損害賠償の内容
慰謝料
交通事故でケガを負った場合、ケガを負ったこと、そしてその治療に行ったり、仕事を休業しなければならないこと、日常生活に様々な不便が出てくること、家族や周りの人に迷惑をかけてしまうこと、もろもろの影響が出てきます。
このような様々な負担や影響を受けることで、被害者は精神的苦痛を受けるので、これについては「慰謝料」を求めることができます。
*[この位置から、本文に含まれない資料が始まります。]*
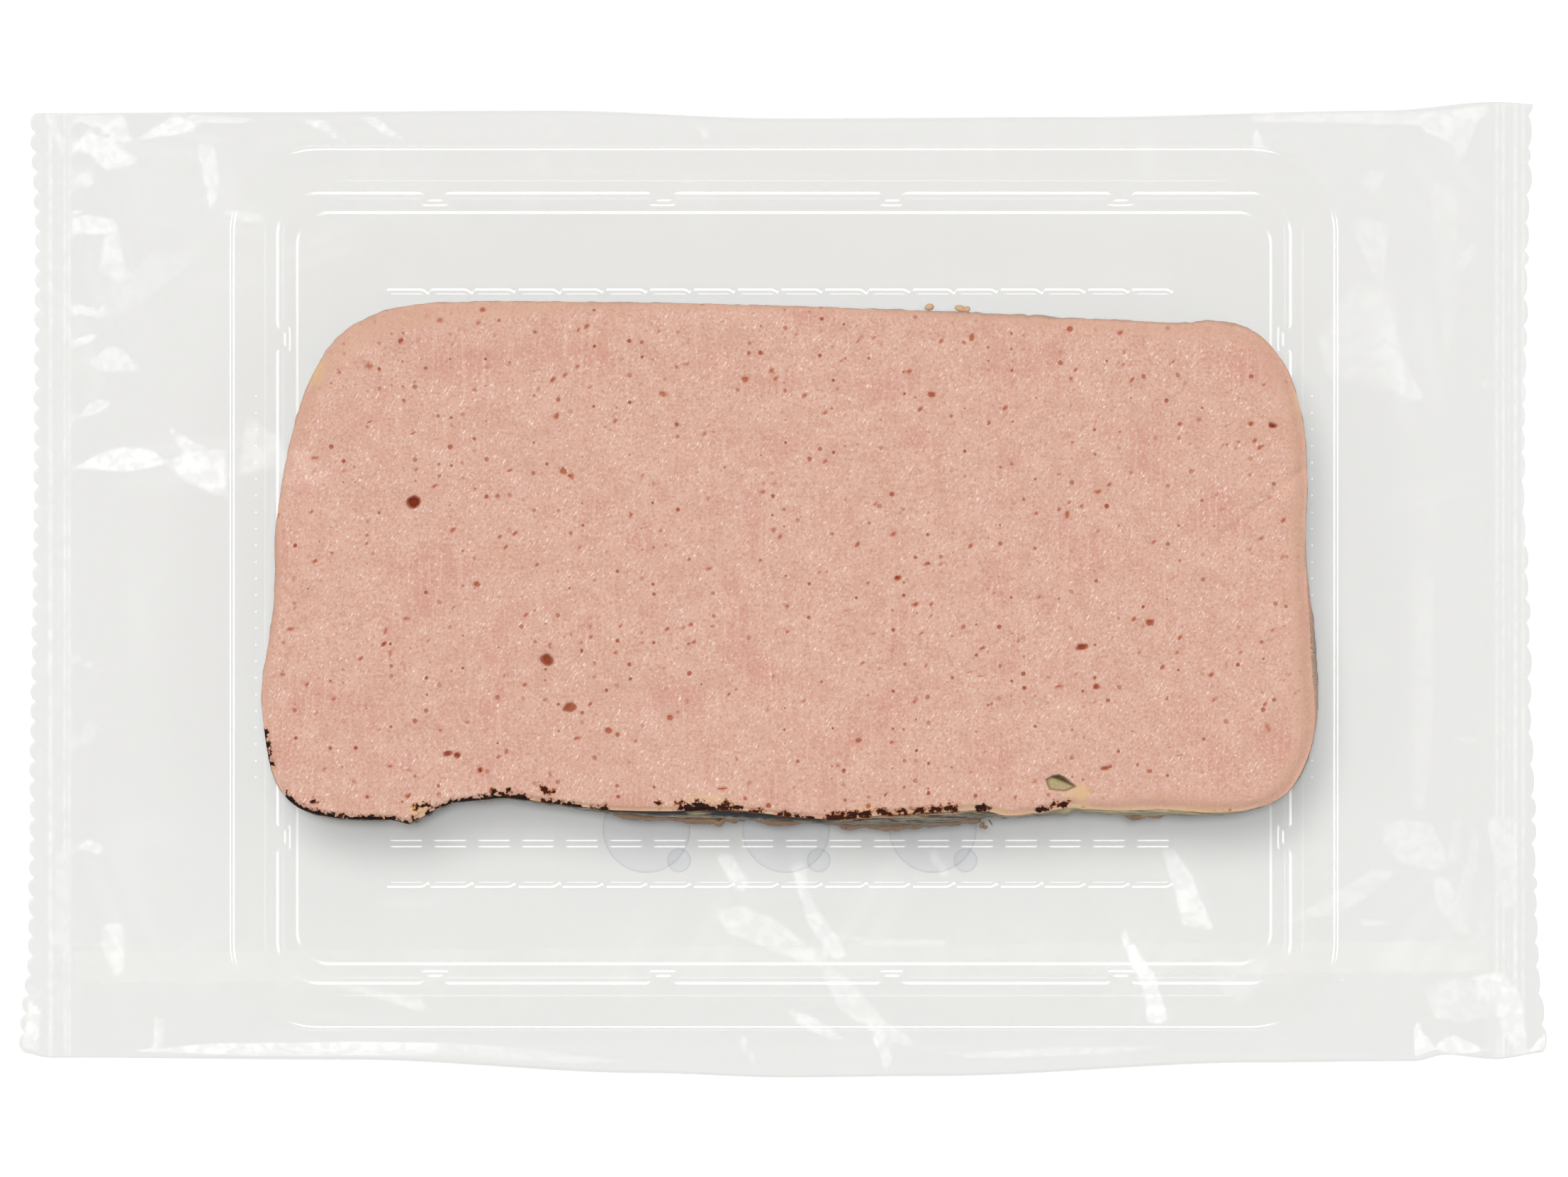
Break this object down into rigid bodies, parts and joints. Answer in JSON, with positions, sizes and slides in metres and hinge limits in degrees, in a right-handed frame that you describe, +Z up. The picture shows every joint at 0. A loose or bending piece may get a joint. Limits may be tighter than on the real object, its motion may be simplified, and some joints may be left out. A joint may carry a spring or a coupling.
{
  "type": "packaged pate slice",
  "caption": "Clear flow-wrap bag lying flat around a thick slice of pate on a shallow clear tray, with crimped end seals and zigzag-cut ends.",
  "frame": {"origin": "on the table, under the middle of the bag's outline", "axes": "+X along the bag towards the right-hand seal of the picture, +Y towards its upper long edge in the picture, +Z up from the table"},
  "size_m": [0.2156, 0.1376, 0.0173],
  "materials": {
    "clear_film": "thin glossy clear film",
    "tray_plastic": "thin glossy clear formed plastic",
    "pate": "moist cut meat paste",
    "film_print": "pale ink on the far side of the film"
  },
  "bodies": {
    "root": {"film_bag": "clear_film"}
  },
  "joints": []
}
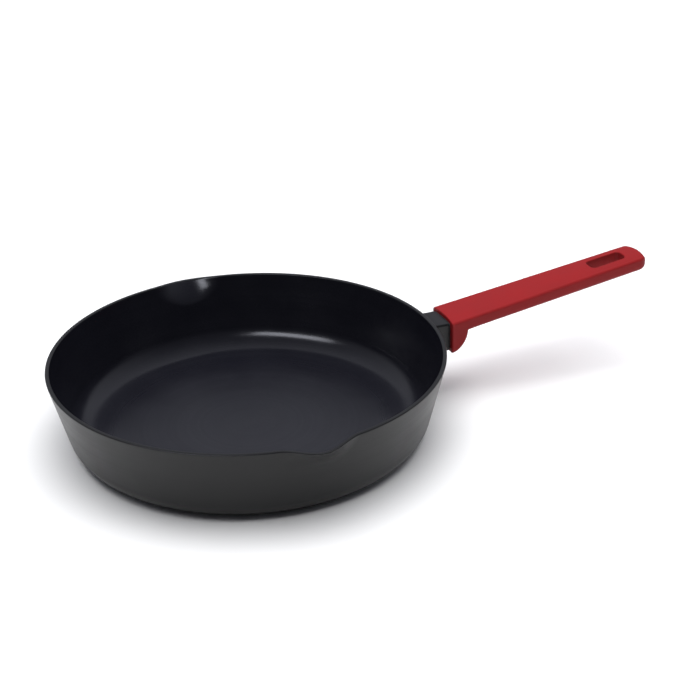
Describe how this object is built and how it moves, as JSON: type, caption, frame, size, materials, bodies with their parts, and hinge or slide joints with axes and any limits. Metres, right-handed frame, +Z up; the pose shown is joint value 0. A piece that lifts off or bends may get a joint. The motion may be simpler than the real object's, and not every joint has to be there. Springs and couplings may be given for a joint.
{
  "type": "cast iron skillet",
  "caption": "Round black cast skillet with leaning walls and a pour spout on each side, and a long flat tilted red grip with a hanging slot, screwed to a short cast neck.",
  "frame": {"origin": "centre of the pan's flat base, on the surface that the skillet stands on", "axes": "+X from the pan's centre along the handle, +Z up, +Y towards the far pour spout"},
  "size_m": [0.4584, 0.294, 0.0793],
  "materials": {
    "cast_iron": "black, semi-matt coated casting, smoother inside than outside",
    "gasket": "matt black heat-resistant rubber",
    "core": "plain die-cast",
    "grip": "red soft-touch silicone, satin",
    "steel": "plain stainless"
  },
  "bodies": {
    "root": {"pan_body": "cast_iron", "heat_gasket": "gasket", "handle_core": "core", "grip_skin": "grip", "fixing_screw": "steel", "flat_washer": "steel", "spring_washer": "steel", "screw_plug": "grip"}
  },
  "joints": []
}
被害者の精神的な苦痛は人によって様々で、感じ方も人により異なります。
そのため、明確な形や金額で表すことは難しいことから、交通事故実務においては、「慰謝料」は「入・通院慰謝料」と「後遺障害慰謝料」に分けて算定されます。
入・通院慰謝料
入・通院慰謝料は、交通事故が原因で入院や通院した場合、その期間によって慰謝料の金額が決まります。
治療期間や回数が多くなるだけ、被害者の精神的苦痛が大きくなるとして、慰謝料も多くなります。
金額は、一定の基準に基づいて算定され、自賠責基準では通院日数に定額(4,200円)を掛け合わせて算出されます。
これに対して、裁判所の基準は最も大きいものですが、保険会社の提示してくる金額は、裁判所基準と自賠責基準の間の数字となります。
裁判所の基準>保険会社の基準>自賠責基準
保険会社は、できる限り自社が後から自賠責保険へ回収して実質的な負担を抑えたいため、時には自賠責基準と同じ金額を提示してくることもあります。
このような場合、弁護士が交渉を行うことで、保険会社の提示金額を一気に裁判基準まで引き上げることができるので、示談金額を正当な金額に増額することができます。
後遺症慰謝料
交通事故の被害者が後遺障害の認定を受けた場合、後遺障害の等級に応じた慰謝料を請求することができます。
後遺障害等級には、1級から14級があり、自賠責から後遺障害保険金(後遺症慰謝料と逸失利益を含む)を受け取ることができます。最も重い1級の場合は3000万円、12級では224万円、最も低い14級では75万円となっています。
これに対して、裁判基準では後遺症慰謝料だけでも1級の場合は2800万円、12級では280万円、14級では110万円であり、その他逸失利益も合わせると自賠責保険金よりも相当多額の金額となります。
しかし、保険会社は自社の負担を抑えるため、できる限り自賠責保険金の金額に近い金額を提示してきます。
よって、後遺障害が認定された場合は、弁護士が交渉を行うことで、裁判基準での後遺症慰謝料を請求し、示談にもちこむことになります。
弁護士依頼のメリット
慰謝料の算定や交渉は、非常に専門的で、場合によっては判例などを踏まえた高度な交渉能力が必要となります。
したがって、保険会社が適切な金額を提示してくれない場合は、弁護士に交渉を依頼することで賠償額の増額を図ることが必要です。